The Structural Picture

Iran's active diplomatic schedule — Araghchi's Islamabad visit was described as the "first destination" of a regional tour, meaning there are additional stops ahead — reflects a country that has decided to lean into the diplomatic channel rather than pull back from it. That decision runs parallel to the US-Iran nuclear discussions that have generated their own cycle of reporting and speculation. The two tracks are not independent: a successful ceasefire outcome in Lebanon would strengthen Iran's hand in any broader diplomatic negotiation by demonstrating capacity to deliver on regional arrangements. A collapsed ceasefire would do the opposite.

What Tehran appears to be doing is maintaining simultaneous tracks rather than allowing any single negotiation to become the dominant frame. The US nuclear track, the Lebanon ceasefire track, the Pakistan back-channel, and whatever is happening with European interlocutors — none of them is allowed to crowd out the others. This is coherent strategy: it keeps the other parties from assuming Tehran is desperate for any single outcome, and it creates multiple points of leverage across different pressure axes.

The timing of the Islamabad visit — described as the first leg of a regional tour — also suggests that Iran is working the phones across a specific geographic arc. Pakistan sits at the intersection of South Asia and the Middle East. It borders Afghanistan, a country whose own instability has direct spillover effects for Iran's eastern provinces. And it has demonstrated, at various moments, the ability to carry messages between parties that do not have direct diplomatic contact. Whether Araghchi was in Islamabad primarily to advance the Lebanon agenda, to discuss the Afghan file, or to simply demonstrate that Iran continues to have diplomatic partners willing to engage at a senior level — all of those readings are plausible. The statements from Iranian state media are consistent with any of them.

Forward View

The next twenty-one days will clarify whether Araghchi's Islamabad meetings produced anything more durable than photo opportunities and readouts. The Iran-US nuclear discussions are at a sensitive juncture — reporting from Axios and other outlets suggests the two sides are still engaged but that gaps remain significant. A successful ceasefire outcome in Lebanon would improve the diplomatic atmosphere around that track. A deterioration — another Israeli strike, another exchange of fire across the Lebanon border — would make it considerably harder.

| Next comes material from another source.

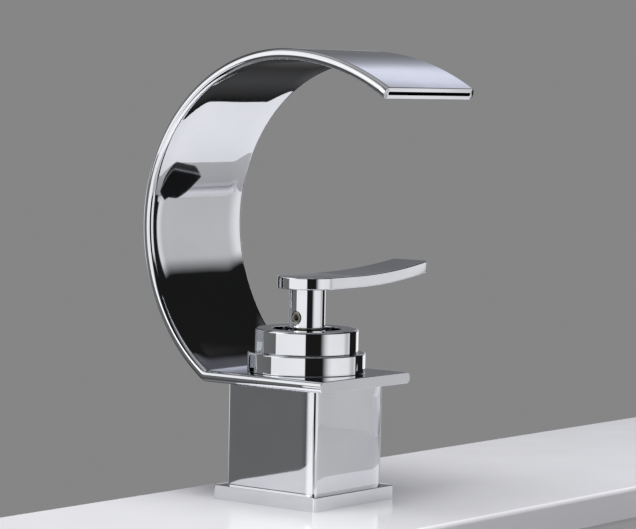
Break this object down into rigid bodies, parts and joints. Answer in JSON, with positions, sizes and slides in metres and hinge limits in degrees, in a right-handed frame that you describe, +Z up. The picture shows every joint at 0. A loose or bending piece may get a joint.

Pakistan's own domestic political situation is not irrelevant. General elections are constitutionally due in 2028, and the Shehbaz Sharif government has been managing economic pressures that make diplomatic achievements politically useful at home. If Islamabad can position itself as a constructive interlocutor in a high-profile regional conflict, that carries domestic political value. Whether that is sufficient motivation to invest genuine diplomatic capital — rather than simply receiving Araghchi and issuing gracious readouts — is the more rigorous test.

For Tehran, the calculation is clearer: every diplomatic track that stays open is a hedge against the scenario in which the US nuclear track fails. A ceasefire arrangement in Lebanon that holds, even imperfectly, gives Iran something to point to — a demonstration that it is a responsible regional actor capable of managing escalation rather than stoking it. Whether that demonstration is credible depends entirely on whether the ceasefire holds. That question remains, on the evidence available, unresolved.

This report was compiled from Iranian state media readouts, Pakistani government statements, and regional wire reporting. Iranian state media framing has been noted throughout; independent confirmation from Pakistani government or Western wire sources was not available in the thread context at time of writing.